THE PROBLEM
Each line below is to be written out in full, exactly as shown.

Begin

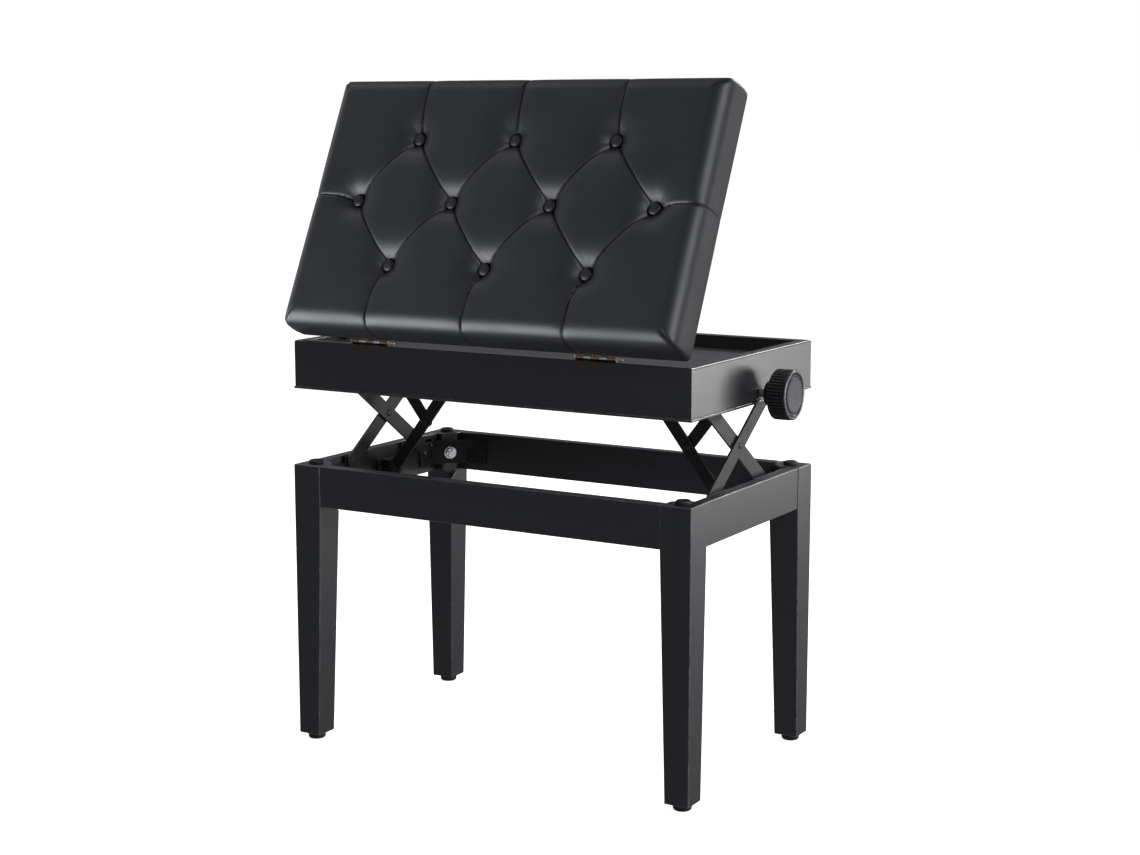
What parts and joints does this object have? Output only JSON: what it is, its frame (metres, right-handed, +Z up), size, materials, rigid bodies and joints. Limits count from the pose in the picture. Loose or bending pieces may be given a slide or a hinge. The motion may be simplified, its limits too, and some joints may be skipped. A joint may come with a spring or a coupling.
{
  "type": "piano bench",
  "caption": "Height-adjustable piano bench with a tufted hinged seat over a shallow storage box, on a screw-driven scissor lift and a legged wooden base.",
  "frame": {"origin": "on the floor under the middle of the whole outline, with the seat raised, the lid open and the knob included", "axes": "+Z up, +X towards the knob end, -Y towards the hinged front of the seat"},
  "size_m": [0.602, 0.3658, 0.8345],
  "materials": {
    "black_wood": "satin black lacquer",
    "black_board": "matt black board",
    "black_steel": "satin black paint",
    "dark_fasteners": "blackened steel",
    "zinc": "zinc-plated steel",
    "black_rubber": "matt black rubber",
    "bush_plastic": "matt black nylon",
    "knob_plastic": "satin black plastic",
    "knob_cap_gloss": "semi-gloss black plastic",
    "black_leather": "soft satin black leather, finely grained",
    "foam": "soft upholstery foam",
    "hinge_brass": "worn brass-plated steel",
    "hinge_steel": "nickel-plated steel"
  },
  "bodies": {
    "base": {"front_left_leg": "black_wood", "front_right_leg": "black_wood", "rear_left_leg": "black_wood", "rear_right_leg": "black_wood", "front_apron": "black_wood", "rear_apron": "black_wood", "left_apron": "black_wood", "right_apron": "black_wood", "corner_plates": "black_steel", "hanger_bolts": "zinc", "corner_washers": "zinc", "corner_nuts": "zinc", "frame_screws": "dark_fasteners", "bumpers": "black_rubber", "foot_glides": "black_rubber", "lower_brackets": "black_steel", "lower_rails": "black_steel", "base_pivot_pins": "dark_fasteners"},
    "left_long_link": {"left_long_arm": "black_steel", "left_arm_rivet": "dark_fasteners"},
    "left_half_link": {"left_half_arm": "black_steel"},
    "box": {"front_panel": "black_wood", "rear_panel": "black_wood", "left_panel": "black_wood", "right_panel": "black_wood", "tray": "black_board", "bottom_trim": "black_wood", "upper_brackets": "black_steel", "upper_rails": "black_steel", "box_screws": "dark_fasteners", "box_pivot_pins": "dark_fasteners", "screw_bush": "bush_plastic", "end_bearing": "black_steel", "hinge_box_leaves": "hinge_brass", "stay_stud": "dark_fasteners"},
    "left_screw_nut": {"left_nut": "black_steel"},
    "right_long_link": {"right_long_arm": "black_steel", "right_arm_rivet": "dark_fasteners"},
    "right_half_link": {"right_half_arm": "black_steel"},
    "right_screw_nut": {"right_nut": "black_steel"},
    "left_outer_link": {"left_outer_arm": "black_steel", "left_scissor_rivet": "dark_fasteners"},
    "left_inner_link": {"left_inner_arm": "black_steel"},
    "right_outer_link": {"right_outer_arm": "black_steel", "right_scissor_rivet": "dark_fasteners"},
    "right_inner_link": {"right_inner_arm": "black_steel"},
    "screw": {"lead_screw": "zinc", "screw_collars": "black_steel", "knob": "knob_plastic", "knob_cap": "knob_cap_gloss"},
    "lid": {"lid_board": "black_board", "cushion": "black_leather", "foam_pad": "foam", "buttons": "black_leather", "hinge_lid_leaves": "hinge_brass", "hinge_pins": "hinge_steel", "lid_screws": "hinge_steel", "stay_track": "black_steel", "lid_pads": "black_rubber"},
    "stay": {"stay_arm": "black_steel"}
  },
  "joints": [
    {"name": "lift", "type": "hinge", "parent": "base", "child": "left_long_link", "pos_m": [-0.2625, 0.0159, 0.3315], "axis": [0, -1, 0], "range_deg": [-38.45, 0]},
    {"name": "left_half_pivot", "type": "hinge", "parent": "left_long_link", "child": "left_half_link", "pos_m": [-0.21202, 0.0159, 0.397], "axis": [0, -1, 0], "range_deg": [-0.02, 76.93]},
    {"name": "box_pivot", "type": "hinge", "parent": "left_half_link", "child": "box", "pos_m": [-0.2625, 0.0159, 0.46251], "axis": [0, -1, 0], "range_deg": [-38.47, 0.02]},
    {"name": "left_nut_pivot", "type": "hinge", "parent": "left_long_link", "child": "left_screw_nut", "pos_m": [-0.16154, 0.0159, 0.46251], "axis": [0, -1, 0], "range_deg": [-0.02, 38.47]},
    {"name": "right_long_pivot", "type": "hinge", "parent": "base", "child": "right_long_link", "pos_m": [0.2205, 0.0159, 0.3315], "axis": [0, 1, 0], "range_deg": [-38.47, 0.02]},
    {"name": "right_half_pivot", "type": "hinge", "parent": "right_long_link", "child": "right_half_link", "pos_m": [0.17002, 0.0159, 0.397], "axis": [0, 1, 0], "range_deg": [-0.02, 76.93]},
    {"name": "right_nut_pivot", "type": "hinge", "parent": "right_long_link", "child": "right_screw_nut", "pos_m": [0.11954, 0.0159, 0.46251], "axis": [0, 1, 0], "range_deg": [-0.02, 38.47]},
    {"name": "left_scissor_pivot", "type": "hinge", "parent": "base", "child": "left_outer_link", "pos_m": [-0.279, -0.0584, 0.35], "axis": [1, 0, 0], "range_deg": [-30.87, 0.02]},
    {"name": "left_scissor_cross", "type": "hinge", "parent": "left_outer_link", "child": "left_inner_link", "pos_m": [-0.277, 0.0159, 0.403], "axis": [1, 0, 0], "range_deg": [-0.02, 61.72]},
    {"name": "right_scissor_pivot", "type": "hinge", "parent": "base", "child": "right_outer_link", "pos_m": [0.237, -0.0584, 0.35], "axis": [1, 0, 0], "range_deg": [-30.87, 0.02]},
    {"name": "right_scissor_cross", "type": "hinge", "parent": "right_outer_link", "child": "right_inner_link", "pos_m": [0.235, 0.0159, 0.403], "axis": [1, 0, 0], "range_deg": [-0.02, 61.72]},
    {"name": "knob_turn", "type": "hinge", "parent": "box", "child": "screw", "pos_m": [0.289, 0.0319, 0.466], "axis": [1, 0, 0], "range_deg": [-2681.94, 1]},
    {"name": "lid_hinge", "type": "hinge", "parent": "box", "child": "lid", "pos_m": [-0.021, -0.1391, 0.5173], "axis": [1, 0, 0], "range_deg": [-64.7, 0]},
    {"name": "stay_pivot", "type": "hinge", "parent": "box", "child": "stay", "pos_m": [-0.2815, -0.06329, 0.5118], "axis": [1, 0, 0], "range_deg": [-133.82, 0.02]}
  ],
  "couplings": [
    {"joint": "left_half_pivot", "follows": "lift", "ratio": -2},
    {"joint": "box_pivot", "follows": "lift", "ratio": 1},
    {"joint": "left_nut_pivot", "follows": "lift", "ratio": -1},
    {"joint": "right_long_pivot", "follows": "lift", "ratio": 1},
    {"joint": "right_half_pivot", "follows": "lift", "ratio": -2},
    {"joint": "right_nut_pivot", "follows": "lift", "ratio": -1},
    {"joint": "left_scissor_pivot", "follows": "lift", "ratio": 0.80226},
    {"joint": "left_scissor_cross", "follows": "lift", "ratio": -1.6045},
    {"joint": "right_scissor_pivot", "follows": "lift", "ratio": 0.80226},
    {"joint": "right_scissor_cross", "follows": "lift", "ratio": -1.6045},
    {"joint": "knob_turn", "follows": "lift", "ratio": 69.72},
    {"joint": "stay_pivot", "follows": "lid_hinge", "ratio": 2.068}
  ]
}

End

WRITTEN ANSWER
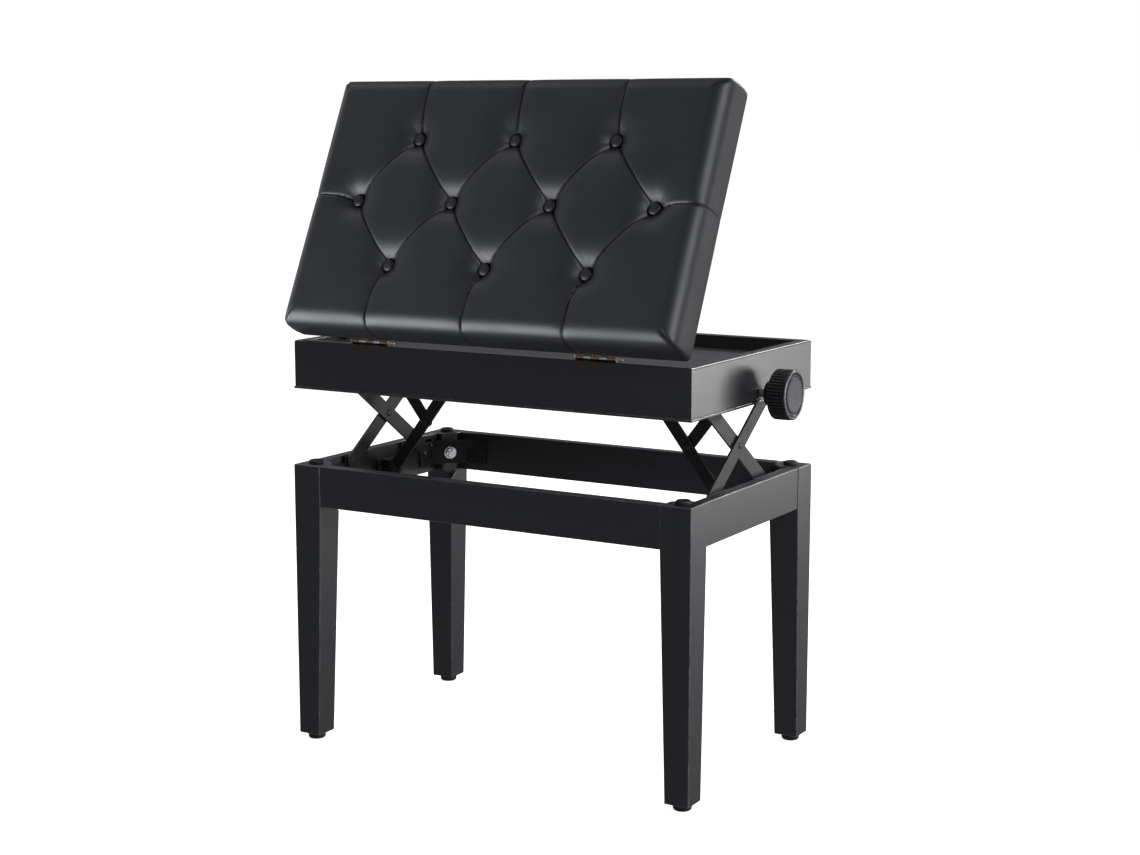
What parts and joints does this object have? Output only JSON: what it is, its frame (metres, right-handed, +Z up), size, materials, rigid bodies and joints. Limits count from the pose in the picture. Loose or bending pieces may be given a slide or a hinge. The motion may be simplified, its limits too, and some joints may be skipped. A joint may come with a spring or a coupling.
{
  "type": "piano bench",
  "caption": "Height-adjustable piano bench with a tufted hinged seat over a shallow storage box, on a screw-driven scissor lift and a legged wooden base.",
  "frame": {"origin": "on the floor under the middle of the whole outline, with the seat raised, the lid open and the knob included", "axes": "+Z up, +X towards the knob end, -Y towards the hinged front of the seat"},
  "size_m": [0.602, 0.3658, 0.8345],
  "materials": {
    "black_wood": "satin black lacquer",
    "black_board": "matt black board",
    "black_steel": "satin black paint",
    "dark_fasteners": "blackened steel",
    "zinc": "zinc-plated steel",
    "black_rubber": "matt black rubber",
    "bush_plastic": "matt black nylon",
    "knob_plastic": "satin black plastic",
    "knob_cap_gloss": "semi-gloss black plastic",
    "black_leather": "soft satin black leather, finely grained",
    "foam": "soft upholstery foam",
    "hinge_brass": "worn brass-plated steel",
    "hinge_steel": "nickel-plated steel"
  },
  "bodies": {
    "base": {"front_left_leg": "black_wood", "front_right_leg": "black_wood", "rear_left_leg": "black_wood", "rear_right_leg": "black_wood", "front_apron": "black_wood", "rear_apron": "black_wood", "left_apron": "black_wood", "right_apron": "black_wood", "corner_plates": "black_steel", "hanger_bolts": "zinc", "corner_washers": "zinc", "corner_nuts": "zinc", "frame_screws": "dark_fasteners", "bumpers": "black_rubber", "foot_glides": "black_rubber", "lower_brackets": "black_steel", "lower_rails": "black_steel", "base_pivot_pins": "dark_fasteners"},
    "left_long_link": {"left_long_arm": "black_steel", "left_arm_rivet": "dark_fasteners"},
    "left_half_link": {"left_half_arm": "black_steel"},
    "box": {"front_panel": "black_wood", "rear_panel": "black_wood", "left_panel": "black_wood", "right_panel": "black_wood", "tray": "black_board", "bottom_trim": "black_wood", "upper_brackets": "black_steel", "upper_rails": "black_steel", "box_screws": "dark_fasteners", "box_pivot_pins": "dark_fasteners", "screw_bush": "bush_plastic", "end_bearing": "black_steel", "hinge_box_leaves": "hinge_brass", "stay_stud": "dark_fasteners"},
    "left_screw_nut": {"left_nut": "black_steel"},
    "right_long_link": {"right_long_arm": "black_steel", "right_arm_rivet": "dark_fasteners"},
    "right_half_link": {"right_half_arm": "black_steel"},
    "right_screw_nut": {"right_nut": "black_steel"},
    "left_outer_link": {"left_outer_arm": "black_steel", "left_scissor_rivet": "dark_fasteners"},
    "left_inner_link": {"left_inner_arm": "black_steel"},
    "right_outer_link": {"right_outer_arm": "black_steel", "right_scissor_rivet": "dark_fasteners"},
    "right_inner_link": {"right_inner_arm": "black_steel"},
    "screw": {"lead_screw": "zinc", "screw_collars": "black_steel", "knob": "knob_plastic", "knob_cap": "knob_cap_gloss"},
    "lid": {"lid_board": "black_board", "cushion": "black_leather", "foam_pad": "foam", "buttons": "black_leather", "hinge_lid_leaves": "hinge_brass", "hinge_pins": "hinge_steel", "lid_screws": "hinge_steel", "stay_track": "black_steel", "lid_pads": "black_rubber"},
    "stay": {"stay_arm": "black_steel"}
  },
  "joints": [
    {"name": "lift", "type": "hinge", "parent": "base", "child": "left_long_link", "pos_m": [-0.2625, 0.0159, 0.3315], "axis": [0, -1, 0], "range_deg": [-38.45, 0]},
    {"name": "left_half_pivot", "type": "hinge", "parent": "left_long_link", "child": "left_half_link", "pos_m": [-0.21202, 0.0159, 0.397], "axis": [0, -1, 0], "range_deg": [-0.02, 76.93]},
    {"name": "box_pivot", "type": "hinge", "parent": "left_half_link", "child": "box", "pos_m": [-0.2625, 0.0159, 0.46251], "axis": [0, -1, 0], "range_deg": [-38.47, 0.02]},
    {"name": "left_nut_pivot", "type": "hinge", "parent": "left_long_link", "child": "left_screw_nut", "pos_m": [-0.16154, 0.0159, 0.46251], "axis": [0, -1, 0], "range_deg": [-0.02, 38.47]},
    {"name": "right_long_pivot", "type": "hinge", "parent": "base", "child": "right_long_link", "pos_m": [0.2205, 0.0159, 0.3315], "axis": [0, 1, 0], "range_deg": [-38.47, 0.02]},
    {"name": "right_half_pivot", "type": "hinge", "parent": "right_long_link", "child": "right_half_link", "pos_m": [0.17002, 0.0159, 0.397], "axis": [0, 1, 0], "range_deg": [-0.02, 76.93]},
    {"name": "right_nut_pivot", "type": "hinge", "parent": "right_long_link", "child": "right_screw_nut", "pos_m": [0.11954, 0.0159, 0.46251], "axis": [0, 1, 0], "range_deg": [-0.02, 38.47]},
    {"name": "left_scissor_pivot", "type": "hinge", "parent": "base", "child": "left_outer_link", "pos_m": [-0.279, -0.0584, 0.35], "axis": [1, 0, 0], "range_deg": [-30.87, 0.02]},
    {"name": "left_scissor_cross", "type": "hinge", "parent": "left_outer_link", "child": "left_inner_link", "pos_m": [-0.277, 0.0159, 0.403], "axis": [1, 0, 0], "range_deg": [-0.02, 61.72]},
    {"name": "right_scissor_pivot", "type": "hinge", "parent": "base", "child": "right_outer_link", "pos_m": [0.237, -0.0584, 0.35], "axis": [1, 0, 0], "range_deg": [-30.87, 0.02]},
    {"name": "right_scissor_cross", "type": "hinge", "parent": "right_outer_link", "child": "right_inner_link", "pos_m": [0.235, 0.0159, 0.403], "axis": [1, 0, 0], "range_deg": [-0.02, 61.72]},
    {"name": "knob_turn", "type": "hinge", "parent": "box", "child": "screw", "pos_m": [0.289, 0.0319, 0.466], "axis": [1, 0, 0], "range_deg": [-2681.94, 1]},
    {"name": "lid_hinge", "type": "hinge", "parent": "box", "child": "lid", "pos_m": [-0.021, -0.1391, 0.5173], "axis": [1, 0, 0], "range_deg": [-64.7, 0]},
    {"name": "stay_pivot", "type": "hinge", "parent": "box", "child": "stay", "pos_m": [-0.2815, -0.06329, 0.5118], "axis": [1, 0, 0], "range_deg": [-133.82, 0.02]}
  ],
  "couplings": [
    {"joint": "left_half_pivot", "follows": "lift", "ratio": -2},
    {"joint": "box_pivot", "follows": "lift", "ratio": 1},
    {"joint": "left_nut_pivot", "follows": "lift", "ratio": -1},
    {"joint": "right_long_pivot", "follows": "lift", "ratio": 1},
    {"joint": "right_half_pivot", "follows": "lift", "ratio": -2},
    {"joint": "right_nut_pivot", "follows": "lift", "ratio": -1},
    {"joint": "left_scissor_pivot", "follows": "lift", "ratio": 0.80226},
    {"joint": "left_scissor_cross", "follows": "lift", "ratio": -1.6045},
    {"joint": "right_scissor_pivot", "follows": "lift", "ratio": 0.80226},
    {"joint": "right_scissor_cross", "follows": "lift", "ratio": -1.6045},
    {"joint": "knob_turn", "follows": "lift", "ratio": 69.72},
    {"joint": "stay_pivot", "follows": "lid_hinge", "ratio": 2.068}
  ]
}